IFF you happen to have the milling attachment, the compound rest assembly will fit onto the milling attachment slide in place of the vise.  So you can mill off the hump using the lathe.  Just be sure to snug up the gib screws so that the slide can't move.


----------



## slow95gsx (Dec 28, 2015)

wa5cab said:


> IFF you happen to have the milling attachment, the compound rest assembly will fit onto the milling attachment slide in place of the vise.  So you can mill off the hump using the lathe.  Just be sure to snug up the gib screws so that the slide can't move.


I wish it came with the milling attachment!


----------



## pdentrem (Dec 28, 2015)

There is not much metal to remove to fit the tool post. Can easily hand file the small area down, as the top slide is not hardened. I have a Palmgren 250V milling attachment but it does not make the lathe a Bridgeport mill. Have to use small cuts and watch the direction of the feed as you would not want the bit to snatch and take up all the backlash and break or ruin your part.
Pierre


----------



## slow95gsx (Dec 29, 2015)

I ordered the axa wedge tool post, whats a good source for buying tooling for it? Mainly will be working with aluminum if it makes much of a difference.


----------



## wa5cab (Dec 30, 2015)

Enco, MSC, Wholesale Tools (on the Net as WTTools I think), Travers Tools.


----------



## slow95gsx (Dec 30, 2015)

http://www.shars.com/catalogsearch/result/?q=404-1052 
I ordered this kit from shars. Is that a pretty decent kit to get started with?


----------



## wa5cab (Dec 30, 2015)

Probably.  Except that for an AXA which is as large as you need on an Atlas 12", I would have ordered it in 3/8".


----------



## slow95gsx (Dec 30, 2015)

wa5cab said:


> Probably.  Except that for an AXA which is as large as you need on an Atlas 12", I would have ordered it in 3/8".

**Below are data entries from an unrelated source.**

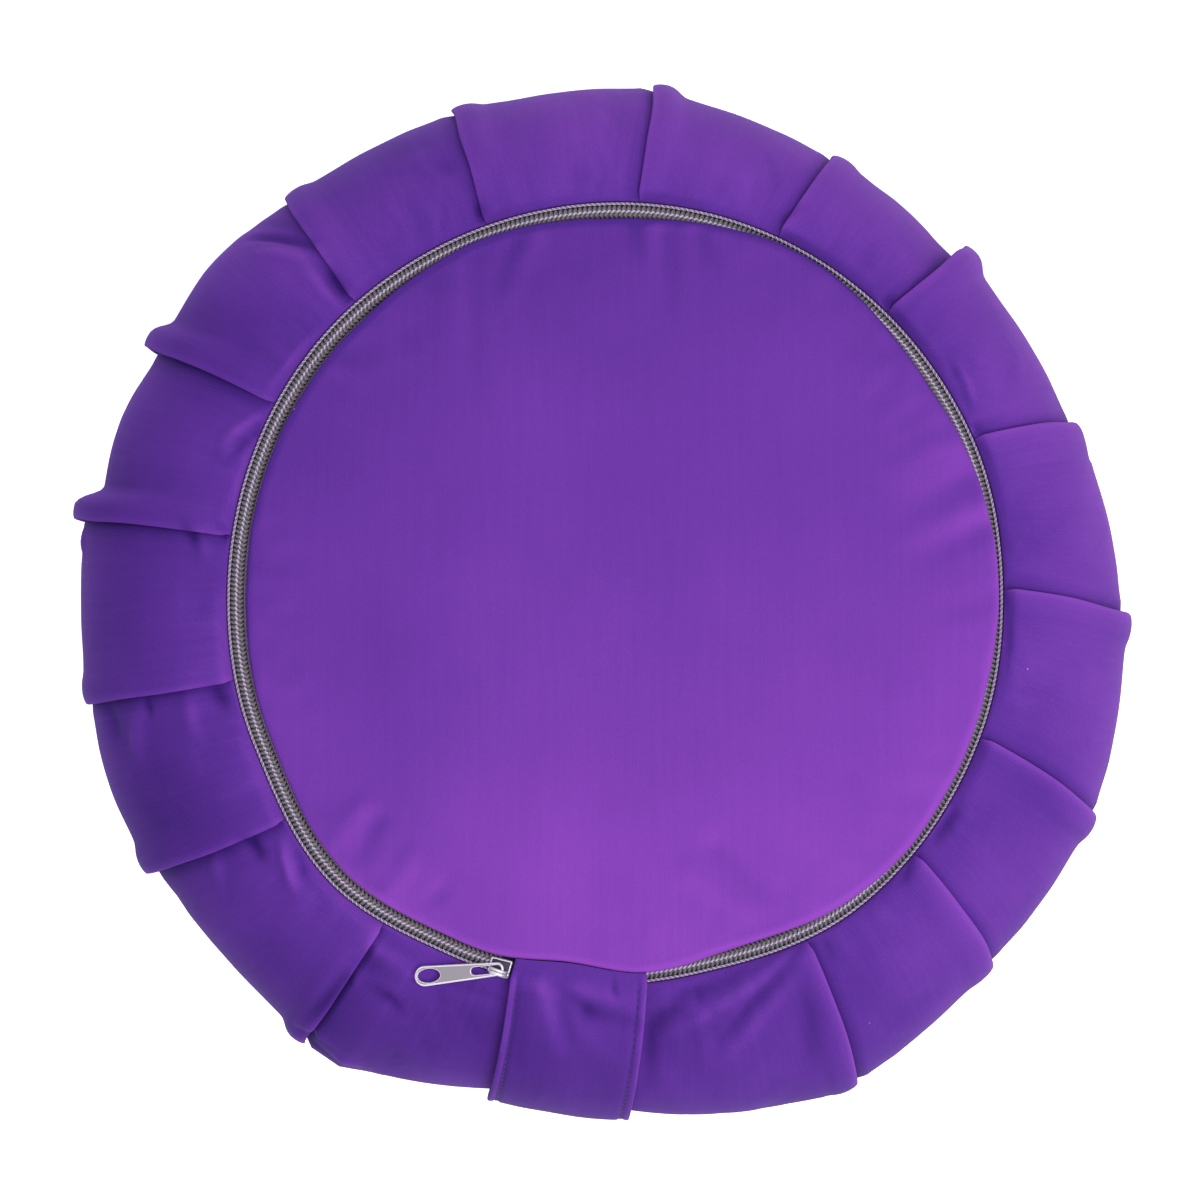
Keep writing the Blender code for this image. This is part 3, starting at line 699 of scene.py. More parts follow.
def make_seat_face():
    """The flat round with its turned up rim, as a closed skin with a soft edge."""
    count = 192
    degs = turn_degs(count)
    under = [(radius, 0.0) for radius in (0.0, 0.030, 0.060, 0.085, SEAT_FLAT_RADIUS)]
    for share in [step / 8 for step in range(1, 9)]:
        rolled = SEAT_FLAT_RADIUS + (SEAT_RADIUS - 0.0012 - SEAT_FLAT_RADIUS) * share
        under.append((rolled, 0.0068 * share**1.6))
    rim = [(SEAT_RADIUS - 0.0003, 0.0075), (SEAT_RADIUS, 0.0082), (SEAT_RADIUS - 0.0003, 0.0089)]
    over = [(radius, height + SEAT_THICKNESS) for radius, height in under[::-1]]
    rows, along = [], []
    for radius, height in under + rim + over:
        pucker = ease((radius - 0.098) / 0.015) * 0.00025
        row = []
        for deg in degs:
            gather = uneven(deg / 3.5, radius * 40.0, 5.0) * pucker
            row.append(polar((0.0, 0.0), deg, radius, height + (gather if height > 0.0008 else 0.0)))
        rows.append(row)
        along.append(radius)
    rows[0], rows[-1] = rows[0][:1], rows[-1][:1]
    across = [SEAT_RADIUS * 2.0 * math.pi * step / count for step in range(count + 1)]
    return skin("seat_face", rows, across, along)


FACE_SHADES = ((0.070, 0.021, 0.230), (0.145, 0.037, 0.340), (0.260, 0.058, 0.470))
seat_face = make_seat_face()
# Painted light: lighter where the seat faces -Y and +X, darker where it faces away.
seat_face.data.materials.append(velvet("seat_velvet", (0.20, -0.30, 0.0), FACE_SHADES))
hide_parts("seat_face_panel")
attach(seat_face, "root")


# The zip's tape. A narrow woven tape of grey lilac yarn that lies flat between the band and the zip
# face and carries the coil; its two ends are hidden by the strap.

TAPE_FROM_DEG = -91.0
TAPE_TO_DEG = 260.0
TAPE_WIDTH = 0.0070
TAPE_LENGTH = 0.73
TAPE_UNDERSIDE = ZIP_FLOOR + 0.0003
TAPE_UPPERSIDE = ZIP_FLOOR + 0.0011
TAPE_ROUNDING = 0.0002
TAPE_STEPS = 420


def along_zip(inset, deg, height):
    """A point of the zip, given by how far it lies inside the zip's outer edge."""
    return polar(ZIP_CENTRE, deg, zip_edge(deg) - inset, height)


def make_tape():
    """The tape as a thin closed strip with round edges."""
    low, high = TAPE_UNDERSIDE, TAPE_UPPERSIDE
    middle = (low + high) / 2
    near, far = TAPE_ROUNDING, TAPE_WIDTH - TAPE_ROUNDING
    section = [(near, low), (TAPE_WIDTH / 2, low), (far, low), (TAPE_WIDTH, middle)]
    section += [(far, high), (TAPE_WIDTH / 2, high), (near, high), (0.0, middle)]
    rows = []
    for step in range(TAPE_STEPS + 1):
        deg = blend(TAPE_FROM_DEG, TAPE_TO_DEG, step / TAPE_STEPS)
        rows.append([along_zip(inset, deg, height) for inset, height in section])
    rows = [[sum(rows[0], Vector()) / len(section)]] + rows + [[sum(rows[-1], Vector()) / len(section)]]
    across = [TAPE_WIDTH * 2.0 * column / len(section) for column in range(len(section) + 1)]
    along = [TAPE_LENGTH * row / len(rows) for row in range(len(rows))]
    return skin("zip_tape_woven", rows, across, along)


def tinted(add, factor, colour, dark, light):
    """A node that mixes a darker and a lighter shade of one colour."""
    shades = {"A": (*[part * dark for part in colour], 1.0), "B": (*[part * light for part in colour], 1.0)}
    return add("Mix", {"Factor": factor}, shades, data_type="RGBA")


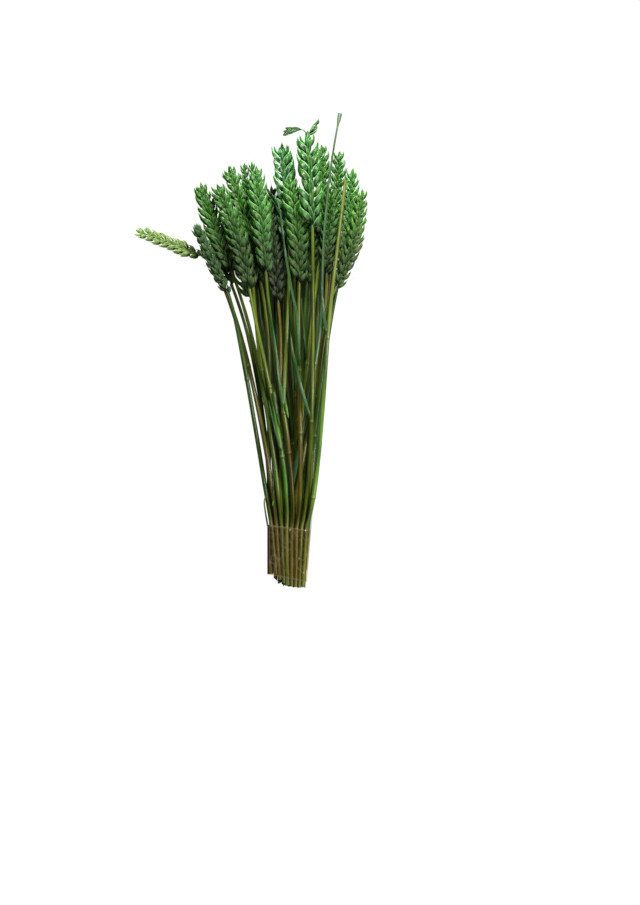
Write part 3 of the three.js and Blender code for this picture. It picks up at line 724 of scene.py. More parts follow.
def scale_forms(shape, root, along, back, length, half_width, half_depth, bow, tone):
    """The points and marks of scales, one for each root: along is the way that a scale grows, and back the way
    that its back looks."""
    section_x, section_z, share = shape.section()
    u = np.array(shape.stations)
    x = np.outer(shape.width, section_x) * half_width[:, None, None]
    z = np.outer(shape.depth, section_z) * half_depth[:, None, None]
    bent = bow[:, None] * (4 * u * (1 - u) - TIP_CURL * u ** 3)
    y = u * length[:, None]
    points = (
        root[:, None, None]
        + y[..., None, None] * along[:, None, None]
        + x[..., None] * np.cross(along, back)[:, None, None]
        + (z + bent[..., None])[..., None] * back[:, None, None]
    )
    return points, joined(u[None, :, None], share, tone[:, None, None])


def grow_scales(ear, scale, base, sizes, side, facing, tilt):
    """Grows one scale of every spikelet in a row. base gives their heights, side is 1 for the right of that
    face and -1 for its left, facing is 1 for the front and -1 for the back, and tilt opens each spikelet."""
    draw = ear.draw
    count = len(base)
    lean = np.radians(scale.lean + tilt + draw.normal(0, LEAN_SPREAD, count)) * side
    forward = np.radians(scale.forward + draw.normal(0, LEAN_SPREAD, count))
    turn = np.radians(scale.back_turn + draw.normal(0, TURN_SPREAD, count))
    length = scale.length * sizes * draw.normal(1, LENGTH_SPREAD, count)
    girth = ear.look.girth * sizes * draw.normal(1, GIRTH_SPREAD, count)
    along = unit(joined(np.sin(lean), np.cos(lean) * np.cos(forward), np.sin(forward)))
    back = square_to(along, joined(side * np.cos(turn), 0, np.sin(turn)))
    root = np.array([scale.root[0] * side, 0, scale.root[2]]) * sizes[:, None]
    root[:, 1] += base + scale.root[1] * sizes
    root += draw.normal(0, ROOT_SPREAD, root.shape)
    tone = draw.random(count)

    points, mark = scale_forms(
        scale.shape, root, along, back, length, scale.half_width * girth, scale.half_depth * girth,
        scale.bow * sizes, tone,
    )
    mirror = np.array([facing, 1, facing])
    ear.grow(points * mirror, scale.shape.faces(count), mark)
    tips = root + along * (length * AWN_FROM)[:, None] - back * (TIP_CURL * scale.bow * sizes)[:, None]
    longer = AWN_LEAST + AWN_MORE * draw.random(count) ** AWN_RARITY
    grow_awns(ear, tips * mirror, along * mirror, scale.awn * sizes * longer)


def grow_awns(ear, tips, along, reach):
    """Fine bristles that go on from the scales' tips."""
    count = len(tips)
    angle = ring_angles(AWN_SIDES)
    u = np.linspace(0, 1, AWN_STATIONS)
    side = unit(np.cross(along, ear.draw.normal(size=(count, 3))))
    other = np.cross(along, side)
    curl = ear.draw.normal(0, AWN_CURL, count)
    centre = (
        tips[:, None]
        + (u * reach[:, None])[..., None] * along[:, None]
        + (u ** 2 * (reach * curl)[:, None])[..., None] * side[:, None]
    )
    radius = AWN_RADIUS * (1 - AWN_TAPER * u)
    ring = np.cos(angle)[:, None] * side[:, None] + np.sin(angle)[:, None] * other[:, None]
    points = centre[:, :, None] + radius[None, :, None, None] * ring[:, None]
    ear.grow(points, lattice(AWN_STATIONS, AWN_SIDES, count), AWN_MARK)


def grow_rachis(ear, stalk, step):
    """The ear's own stem, which steps from side to side between the spikelets."""
    length = stalk.laid["top"].length
    y = np.linspace(-RACHIS_SINK, length - RACHIS_STOP, RACHIS_STATIONS)
    size = stalk.size * fullness(np.clip(y / length, 0, 1))
    angle = ring_angles(RACHIS_SIDES)
    neck = 1 - smoothstep(y, 0, RACHIS_NECK)
    turn = 2 * math.pi * y / step
    wide = lerp(RACHIS_HALF_WIDTH * size, STRAW_NECK_RADIUS, neck) * (1 + RACHIS_WAVE * np.cos(turn))
    thick = lerp(RACHIS_HALF_THICKNESS * size, STRAW_NECK_RADIUS, neck)
    shift = RACHIS_SHIFT * np.sin(turn) * (1 - neck)
    x = wide[:, None] * np.sin(angle) + shift[:, None]
    z = thick[:, None] * np.cos(angle)
    ear.grow(joined(x, y[:, None], z), lattice(RACHIS_STATIONS, RACHIS_SIDES), RACHIS_MARK)


def make_ear(stalk, number, material):
    look = EAR_LOOKS.get(stalk.name, EarLook())
    ear = Ear(Body(), ear_placer(stalk), look, np.random.default_rng(SEED + number))
    length = stalk.laid["top"].length
    covered = length - EAR_NECK_LENGTH - END_LENGTH * stalk.size
    steps = max(FEWEST_SPIKELETS, round(covered / (SPIKELET_PITCH * stalk.size ** PITCH_POWER)))
    step = covered / steps
    grow_rachis(ear, stalk, step)
    # The rows at the ear's two edges stand half a step apart, and each row shows on both faces
    opening = {edge: ear.draw.normal(0, OPENING_SPREAD, steps) for edge in (1, -1)}
    plumpness = {edge: ear.draw.normal(1, PLUMPNESS_SPREAD, steps) for edge in (1, -1)}
    for side, facing in ((1, 1), (-1, 1), (1, -1), (-1, -1)):
        edge = side * facing
        base = EAR_NECK_LENGTH + (np.arange(steps) + (0.5 if edge < 0 else 0)) * step
        sizes = stalk.size * fullness(base / length) ** FULLNESS_POWER * plumpness[edge]
        scales = [*SPIKELET, EDGE_FLORET] if facing > 0 else BACK_SPIKELET
        if facing > 0 and look.inner:
            scales.append(INNER_FLORET)
        for scale in scales:
            grow_scales(ear, scale, base, sizes, side, facing, opening[edge])
    grow_end(ear, stalk, covered)
    if stalk.broken:
        grow_broken_tip(ear, stalk)
    ear.body.make_piece(f"wheat_ear_{stalk.name}", material, "ear", f"ear_{stalk.name}")


def grow_end(ear, stalk, covered):
    """The spikelet at the very end stands across the others."""
    base = np.array([EAR_NECK_LENGTH + covered])
    sizes = np.array([stalk.size * END_SIZE])
    for side, facing in ((1, 1), (-1, -1)):
        for scale in END_SPIKELET:
            grow_scales(ear, scale, base, sizes, side, facing, 0)
    for side, facing in ((-1, 1), (1, -1)):
        grow_scales(ear, END_SPIKELET[0], base, sizes, side, facing, 0)


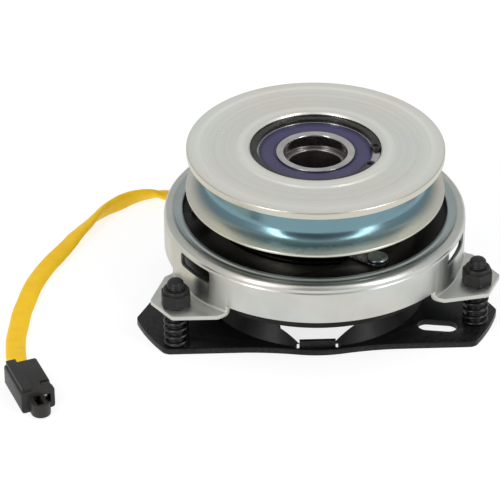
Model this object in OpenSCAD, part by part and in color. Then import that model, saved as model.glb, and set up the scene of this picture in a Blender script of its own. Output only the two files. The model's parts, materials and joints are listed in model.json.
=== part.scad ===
// Electromagnetic clutch with brake, for a vertical engine shaft. Millimetres, +Z up.
// The Z axis is the shaft axis, and z = 0 is the lower end face of the rotor hub.

/* [Shaft bore] */
// diameter of the crankshaft bore
bore_d = 25.4; // [20:0.1:30]
// width of the key slot in the bore
key_w = 6.35; // [4:0.05:10]
// depth of the key slot beyond the bore wall
key_depth = 3.2; // [1:0.1:5]

/* [Mounting plate] */
// sheet thickness
plate_t = 3; // [2:0.1:5]
// radius of the ends of the ears
plate_r = 90; // [85:0.5:100]
// distance from the axis to the straight front edge
front_edge = 52.7; // [50:0.1:70]
// radius of the flange around the dished centre
foot_flange_r = 56.5; // [55:0.5:60]
// height of the dished centre, top face above the hub end
dish_top = 15; // [10:0.5:18]
// length of the anti-rotation slot
slot_len = 19; // [12:0.5:30]
// width of the anti-rotation slot
slot_w = 9; // [6:0.5:12]

/* [Brake] */
// radius of the circle that the three studs stand on
stud_circle_r = 82.4; // [78:0.1:90]
// stud diameter
stud_d = 8; // [6:0.1:10]
// outer radius of the brake ring wall
ring_r = 72; // [70:0.5:80]
// inner radius of the brake ring lip
lip_r = 63; // [60:0.5:68]
// sheet thickness of the brake ring
ring_t = 2; // [1.5:0.1:3]

/* [Pulley] */
// radius of the upper flange
pulley_r = 61; // [50:0.5:80]
// radius of the lower flange
lower_flange_r = 61.4; // [50:0.1:80]
// radius at the bottom of the belt groove
groove_r = 51.5; // [40:0.5:60]
// height of the pulley's top face
pulley_top = 80.2; // [70:0.1:90]
// half of the belt groove's included angle
groove_half_angle = 17; // [15:0.5:20]

/* [Coil lead] */
// width of the flat lead sleeve
sleeve_w = 9.5; // [6:0.5:12]
// thickness of the flat lead sleeve
sleeve_h = 4.6; // [3:0.1:6]

/* [Hidden] */
$fn = 72;
eps = 0.01;
STUD_AZIMUTHS = [-55, 65, 185];
RIVET_AZIMUTHS = [29, 149, 269];

// Heights along the axis
plate_z = -1;
plate_top = plate_z + plate_t;
tab_z = 22.7;
tab_top = tab_z + ring_t;
wall_z = 27.9;
lip_z = 45;
lip_top = lip_z + ring_t;
gauge_z = 39.5;
rotor_rim_z = 20.2;
disc_z = 34;
rotor_face = 38;
air_gap = 0.5;
armature_z = rotor_face + air_gap;
armature_t = 6.4;
armature_top = armature_z + armature_t;
leaf_t = 1;
pulley_z = armature_top + leaf_t;
lower_flange_z = 56.6;
lower_rim_top = 57.9;
upper_rim_z = 76.7;
stud_top = 37.1;

// Pulley bearing 30 x 62 x 16, and field bearing 35 x 62 x 14:
// [inner radius, outer radius, inner land, outer land, width, ball radius, pitch radius, balls, z]
PULLEY_BEARING = [15, 31, 18.6, 26.9, 16, 4.7, 22.8, 9, 61];
FIELD_BEARING = [17.5, 31, 21.2, 27.2, 14, 3.9, 24.2, 10, 17];
ball_gap = 0.08;
hub_top = 70.4;
hub_shoulder_r = 20;

// Bend between the brake ring's wall and its tabs
tab_bend_r = 1.2;

// Dished centre of the plate
dish_foot_r = 54;
dish_shoulder_r = 48;
dish_hole_r = 30;
dish_wall = 2.2;

// Rounding of the plate's outline, and its rear ear
blend_r = 150;
corner_r = 5;
ear_top_r = 4;
EAR_TOP = [81.9, -26.2];
rear_ear_w = 28;

// Field shell and coil
shell_top = 33.2;
shell_floor = 18.5;
shell_r = 59;
shell_bore_r = 31;
coil_in_r = 36.5;
coil_out_r = 54.5;

// Leaf springs run from an armature rivet inwards to a pulley rivet
rivet_r = 54;
leaf_run = [-8.8, 20.2];
leaf_end_r = 5;

// Lead and plug
LEAD_AZIMUTH = -141;
lead_exit_z = 7.5;
grommet_w = 13;
grommet_h = 7.5;
wire_r = 42;
wire_gap = 1.4;
PLUG_AT = [-135.6, -82.6];
plug_turn = -70;
plug_len = 25;
plug_w = 16;
plug_h = 11;

// Route of the flat lead sleeve: x, y, z and the roll of its flat side in degrees
SLEEVE_ROUTE = [
    [-35, 43, 7.5, 0], [-38, 47, 7, 0], [-42, 52, 5.9, 0], [-46, 58, 4.4, 0],
    [-50, 65, 2.8, 0], [-54, 72, 1.7, 0], [-59, 79, 1.5, 0], [-65, 84, 1.7, 5],
    [-72, 86, 2.3, 20], [-79, 85, 3.3, 50], [-86, 82, 3.7, 70], [-93, 77, 3.9, 85],
    [-100, 71, 3.8, 75], [-106, 64, 3.4, 55], [-111, 56, 2.8, 35], [-116, 48, 2.3, 20],
    [-120, 40, 1.8, 10], [-125, 31, 1.4, 0], [-130, 21, 1.4, 0], [-134, 11, 1.4, 0],
    [-137, 1, 1.4, 0], [-139, -9, 1.4, 0], [-141, -19, 1.4, 0], [-142, -29, 1.4, 0],
    [-143, -39, 1.6, 0], [-143, -48, 2.2, 0], [-142.6, -56, 3, 0], [-141.6, -64, 3.8, 0],
    [-139.9, -70.9, 4.2, 0]
];

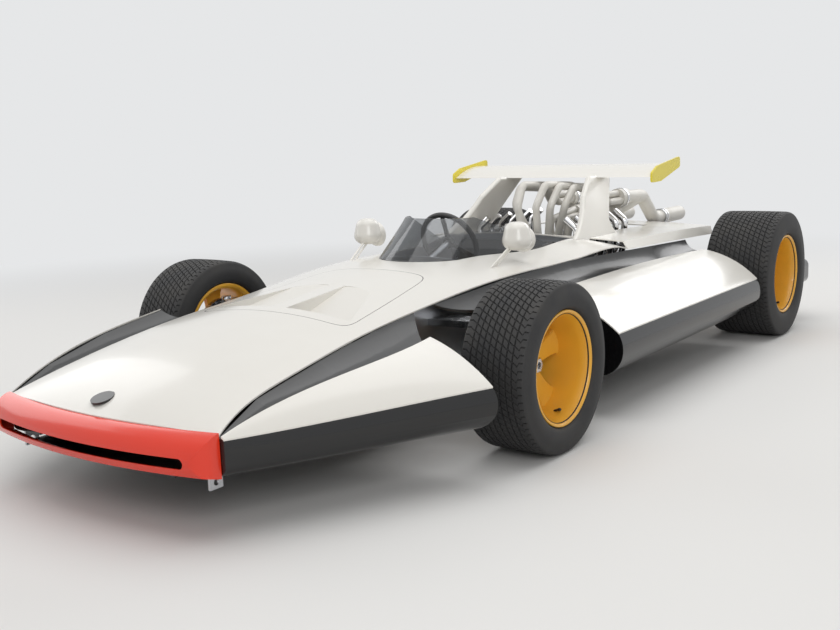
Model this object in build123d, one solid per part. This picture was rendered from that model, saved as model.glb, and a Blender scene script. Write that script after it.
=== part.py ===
from build123d import *
from math import asin, atan2, cos, degrees, hypot, radians, sin
import os

# Open-wheel racing car with wedge nose, side pods, a rear wing on two pylons and an exposed engine.
# Millimetres. +X is the car's left, the nose points to -Y, +Z is up. While the pieces are built, y is
# measured from the front axle and z from the ground. The last lines move everything so that the origin
# lies on the ground below the middle of the overall length.

# Overall layout
nose_reach = 1330
tub_rear_y = 1290
engine_length = 720
gearbox_to_axle = 389.4
tail_reach = 600
seam = 0.3
panel = 5
skin = 4
fit_gap = 0.8
trough_gap = 1.8
trough_wall = 10
trough_inset = 3
pod_inset = 14
engine_front_y = tub_rear_y + seam
wheelbase = engine_front_y + engine_length + seam + gearbox_to_axle

# Wheels and tyres
front_tyre_radius = 305
front_tyre_width = 266
front_rim_width = 236
front_rim_outer = 957
rear_tyre_radius = 328
rear_tyre_width = 348
rear_rim_width = 318
rear_rim_outer = 979
flange_radius = 206
flange_thickness = 8
bead_radius = 190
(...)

Oh ok, I assumed you had to use the size that fit the post. I didn't realize using the smaller size would work better. I'll keep that in mind next time. Thanks


----------



## wa5cab (Dec 30, 2015)

It isn't so much that the smaller size works better, although as a practical matter I've never found that they worked any poorer.  But there is often a significance cost difference in brazed cutters and in the cutter holders and the inserts themselves.  1/2" just barely fits in a 100 Series tool holder.  At least back in the day, the recommended cutter holder sizes were given as AXA = 3/8", BXA = 1/2" and CXA = 5/8".  Note that in a 100 Series holder, or at least in the 20 or so that I have from various sources (including Yuasa who made my QCTP and original set of holders), the distance from the back of the slot to the centerline of the set screws is just over 3/16".  Which puts the screws almost in the center of the 3/8" square holders.  And that the slot depth is just over 3/8" which puts the outer corner of the cutter holder sollidly on the bottom of the slot.  You can run 1/2" tooling in a 100 Series holder if you need to.  They just cost more.


----------